Exercise goal:
From the entries below, reproduce exactly the line containing "Continue the Blender", the line containing "return values[index] if", and every line in between, with nothing added.

Record excerpts:
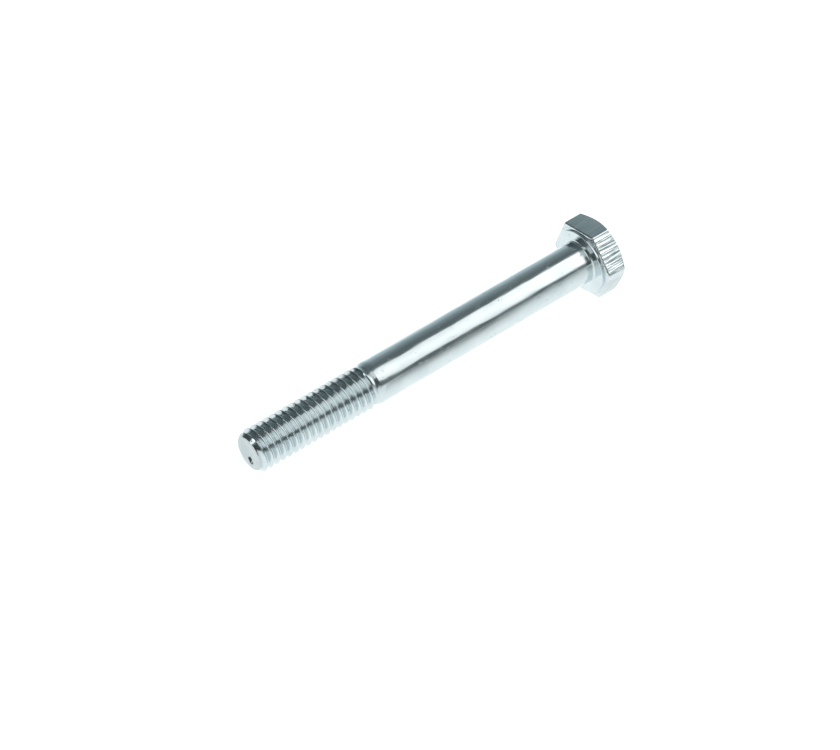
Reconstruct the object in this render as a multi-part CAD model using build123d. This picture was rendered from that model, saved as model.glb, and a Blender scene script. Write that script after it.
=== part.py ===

...

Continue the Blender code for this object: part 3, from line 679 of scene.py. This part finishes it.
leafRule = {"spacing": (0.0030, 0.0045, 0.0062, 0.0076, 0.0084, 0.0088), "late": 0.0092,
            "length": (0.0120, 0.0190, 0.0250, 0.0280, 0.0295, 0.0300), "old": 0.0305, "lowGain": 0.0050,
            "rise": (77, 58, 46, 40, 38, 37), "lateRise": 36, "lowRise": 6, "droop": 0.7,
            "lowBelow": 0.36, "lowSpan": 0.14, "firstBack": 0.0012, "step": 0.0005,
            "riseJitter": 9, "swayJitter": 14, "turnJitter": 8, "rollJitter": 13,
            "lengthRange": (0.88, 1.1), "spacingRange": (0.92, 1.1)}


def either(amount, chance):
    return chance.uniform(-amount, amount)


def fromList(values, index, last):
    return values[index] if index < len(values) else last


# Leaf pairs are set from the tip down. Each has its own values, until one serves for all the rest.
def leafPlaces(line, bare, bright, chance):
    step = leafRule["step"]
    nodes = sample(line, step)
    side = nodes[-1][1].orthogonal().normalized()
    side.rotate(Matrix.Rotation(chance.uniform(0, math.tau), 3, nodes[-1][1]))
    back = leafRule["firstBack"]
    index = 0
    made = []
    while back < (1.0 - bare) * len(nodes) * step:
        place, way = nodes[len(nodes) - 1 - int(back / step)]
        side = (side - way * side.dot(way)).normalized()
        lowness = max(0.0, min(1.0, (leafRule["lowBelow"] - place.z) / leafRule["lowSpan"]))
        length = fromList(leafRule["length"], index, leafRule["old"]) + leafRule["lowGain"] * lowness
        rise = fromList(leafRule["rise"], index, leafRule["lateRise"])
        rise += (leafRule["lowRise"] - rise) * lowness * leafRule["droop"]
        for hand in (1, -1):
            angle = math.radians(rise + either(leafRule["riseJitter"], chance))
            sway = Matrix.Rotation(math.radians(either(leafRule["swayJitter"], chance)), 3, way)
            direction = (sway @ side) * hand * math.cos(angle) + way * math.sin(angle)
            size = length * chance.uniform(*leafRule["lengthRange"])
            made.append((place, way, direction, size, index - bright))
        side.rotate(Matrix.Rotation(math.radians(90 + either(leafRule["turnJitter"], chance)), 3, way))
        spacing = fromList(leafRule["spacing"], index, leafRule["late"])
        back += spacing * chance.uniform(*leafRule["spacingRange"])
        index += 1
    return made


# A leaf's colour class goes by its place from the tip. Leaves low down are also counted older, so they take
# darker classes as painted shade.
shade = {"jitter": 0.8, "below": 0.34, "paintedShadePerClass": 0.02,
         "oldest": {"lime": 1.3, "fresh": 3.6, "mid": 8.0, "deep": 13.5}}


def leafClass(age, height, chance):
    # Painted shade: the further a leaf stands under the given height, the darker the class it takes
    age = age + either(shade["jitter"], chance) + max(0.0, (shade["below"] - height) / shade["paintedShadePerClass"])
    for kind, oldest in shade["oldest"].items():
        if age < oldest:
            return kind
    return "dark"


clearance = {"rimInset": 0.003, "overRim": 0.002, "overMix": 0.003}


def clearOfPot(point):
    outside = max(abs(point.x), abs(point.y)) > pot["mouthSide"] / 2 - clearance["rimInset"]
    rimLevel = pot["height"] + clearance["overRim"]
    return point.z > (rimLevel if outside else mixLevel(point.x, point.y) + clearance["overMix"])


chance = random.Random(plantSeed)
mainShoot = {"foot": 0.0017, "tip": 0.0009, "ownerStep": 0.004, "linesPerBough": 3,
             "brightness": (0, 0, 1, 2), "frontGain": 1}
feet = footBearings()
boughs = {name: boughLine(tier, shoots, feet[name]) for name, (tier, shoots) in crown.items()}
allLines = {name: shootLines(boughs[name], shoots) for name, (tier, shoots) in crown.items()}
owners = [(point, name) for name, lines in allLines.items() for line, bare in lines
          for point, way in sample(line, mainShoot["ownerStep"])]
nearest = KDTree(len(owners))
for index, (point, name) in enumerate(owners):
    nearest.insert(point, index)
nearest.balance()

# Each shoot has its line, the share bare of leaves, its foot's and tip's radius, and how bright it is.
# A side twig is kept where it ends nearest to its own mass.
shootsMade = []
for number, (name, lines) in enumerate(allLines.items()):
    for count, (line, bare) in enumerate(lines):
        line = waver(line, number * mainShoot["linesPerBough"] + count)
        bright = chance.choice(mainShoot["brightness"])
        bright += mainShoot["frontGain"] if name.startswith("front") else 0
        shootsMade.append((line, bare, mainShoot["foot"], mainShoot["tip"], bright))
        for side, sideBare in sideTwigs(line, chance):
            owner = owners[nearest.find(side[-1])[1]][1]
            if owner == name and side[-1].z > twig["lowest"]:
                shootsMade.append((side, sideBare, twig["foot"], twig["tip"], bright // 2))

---

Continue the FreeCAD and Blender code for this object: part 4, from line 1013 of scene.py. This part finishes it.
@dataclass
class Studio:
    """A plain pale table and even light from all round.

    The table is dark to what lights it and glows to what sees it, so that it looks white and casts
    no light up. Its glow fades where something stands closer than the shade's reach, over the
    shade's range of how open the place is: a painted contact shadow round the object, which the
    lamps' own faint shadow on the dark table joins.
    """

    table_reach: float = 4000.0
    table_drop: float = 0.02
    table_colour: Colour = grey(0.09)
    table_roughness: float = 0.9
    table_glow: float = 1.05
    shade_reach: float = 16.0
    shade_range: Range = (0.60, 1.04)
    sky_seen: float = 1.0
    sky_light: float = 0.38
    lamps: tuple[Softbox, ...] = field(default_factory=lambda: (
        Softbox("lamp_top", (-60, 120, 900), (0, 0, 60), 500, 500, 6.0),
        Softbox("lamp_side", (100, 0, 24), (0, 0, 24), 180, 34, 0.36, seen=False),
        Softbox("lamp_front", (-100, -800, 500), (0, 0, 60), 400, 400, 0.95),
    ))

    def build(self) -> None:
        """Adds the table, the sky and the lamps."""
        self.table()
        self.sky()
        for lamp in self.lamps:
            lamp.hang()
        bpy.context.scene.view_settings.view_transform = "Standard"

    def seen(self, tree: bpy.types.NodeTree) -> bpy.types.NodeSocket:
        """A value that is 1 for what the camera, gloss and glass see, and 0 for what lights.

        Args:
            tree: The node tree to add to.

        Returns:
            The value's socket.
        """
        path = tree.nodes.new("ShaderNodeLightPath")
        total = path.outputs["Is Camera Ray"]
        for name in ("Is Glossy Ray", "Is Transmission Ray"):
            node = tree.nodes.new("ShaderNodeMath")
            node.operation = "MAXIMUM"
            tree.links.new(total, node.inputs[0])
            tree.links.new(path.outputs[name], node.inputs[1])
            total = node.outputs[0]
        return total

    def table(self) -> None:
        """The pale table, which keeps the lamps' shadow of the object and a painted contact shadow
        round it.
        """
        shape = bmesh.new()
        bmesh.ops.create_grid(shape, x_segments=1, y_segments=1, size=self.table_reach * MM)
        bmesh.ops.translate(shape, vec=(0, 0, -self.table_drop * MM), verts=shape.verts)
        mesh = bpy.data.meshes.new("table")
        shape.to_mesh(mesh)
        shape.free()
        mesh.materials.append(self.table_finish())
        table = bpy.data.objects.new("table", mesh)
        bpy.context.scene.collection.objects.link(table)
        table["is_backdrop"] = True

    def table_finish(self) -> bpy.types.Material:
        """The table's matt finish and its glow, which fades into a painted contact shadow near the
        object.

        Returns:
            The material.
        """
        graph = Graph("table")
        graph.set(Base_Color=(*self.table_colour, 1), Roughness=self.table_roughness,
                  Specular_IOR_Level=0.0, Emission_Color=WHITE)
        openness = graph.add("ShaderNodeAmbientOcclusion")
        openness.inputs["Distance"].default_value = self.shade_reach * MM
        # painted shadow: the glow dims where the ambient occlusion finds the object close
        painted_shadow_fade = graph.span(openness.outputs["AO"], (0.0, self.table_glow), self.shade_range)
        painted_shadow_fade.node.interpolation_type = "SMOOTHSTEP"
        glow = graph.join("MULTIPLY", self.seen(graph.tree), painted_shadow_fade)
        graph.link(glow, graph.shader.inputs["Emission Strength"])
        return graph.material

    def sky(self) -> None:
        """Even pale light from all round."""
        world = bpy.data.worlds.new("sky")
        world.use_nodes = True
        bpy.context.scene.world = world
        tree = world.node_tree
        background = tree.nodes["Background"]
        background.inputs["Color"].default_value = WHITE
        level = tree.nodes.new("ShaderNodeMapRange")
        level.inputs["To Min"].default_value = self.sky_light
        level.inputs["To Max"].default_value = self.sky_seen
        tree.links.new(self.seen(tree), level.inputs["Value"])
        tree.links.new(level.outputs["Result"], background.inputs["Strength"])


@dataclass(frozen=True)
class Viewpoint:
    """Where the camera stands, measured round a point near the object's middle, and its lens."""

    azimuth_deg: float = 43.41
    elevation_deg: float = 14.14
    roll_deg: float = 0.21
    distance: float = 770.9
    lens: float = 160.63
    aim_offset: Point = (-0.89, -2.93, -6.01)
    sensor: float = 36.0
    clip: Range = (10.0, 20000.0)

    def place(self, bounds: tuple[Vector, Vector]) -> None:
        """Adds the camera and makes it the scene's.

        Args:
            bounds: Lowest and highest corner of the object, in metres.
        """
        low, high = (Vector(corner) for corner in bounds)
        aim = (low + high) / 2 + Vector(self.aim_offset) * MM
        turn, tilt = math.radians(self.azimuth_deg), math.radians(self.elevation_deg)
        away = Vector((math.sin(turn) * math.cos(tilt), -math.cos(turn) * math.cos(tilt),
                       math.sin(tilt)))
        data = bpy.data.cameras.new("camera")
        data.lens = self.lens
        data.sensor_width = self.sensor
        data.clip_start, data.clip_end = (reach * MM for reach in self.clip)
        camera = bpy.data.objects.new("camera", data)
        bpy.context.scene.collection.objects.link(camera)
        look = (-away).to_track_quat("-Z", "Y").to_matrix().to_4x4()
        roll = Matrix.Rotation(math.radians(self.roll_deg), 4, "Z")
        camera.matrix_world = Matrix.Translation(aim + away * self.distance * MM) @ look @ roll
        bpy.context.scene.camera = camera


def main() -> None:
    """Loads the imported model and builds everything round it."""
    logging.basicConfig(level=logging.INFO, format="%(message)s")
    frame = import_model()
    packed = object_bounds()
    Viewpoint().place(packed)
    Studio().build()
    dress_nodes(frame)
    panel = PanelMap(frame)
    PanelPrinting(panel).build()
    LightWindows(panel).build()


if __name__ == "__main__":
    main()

Solved problem:
Continue the Blender code for this object: part 3, from line 679 of scene.py. This part finishes it.
leafRule = {"spacing": (0.0030, 0.0045, 0.0062, 0.0076, 0.0084, 0.0088), "late": 0.0092,
            "length": (0.0120, 0.0190, 0.0250, 0.0280, 0.0295, 0.0300), "old": 0.0305, "lowGain": 0.0050,
            "rise": (77, 58, 46, 40, 38, 37), "lateRise": 36, "lowRise": 6, "droop": 0.7,
            "lowBelow": 0.36, "lowSpan": 0.14, "firstBack": 0.0012, "step": 0.0005,
            "riseJitter": 9, "swayJitter": 14, "turnJitter": 8, "rollJitter": 13,
            "lengthRange": (0.88, 1.1), "spacingRange": (0.92, 1.1)}


def either(amount, chance):
    return chance.uniform(-amount, amount)


def fromList(values, index, last):
    return values[index] if index < len(values) else last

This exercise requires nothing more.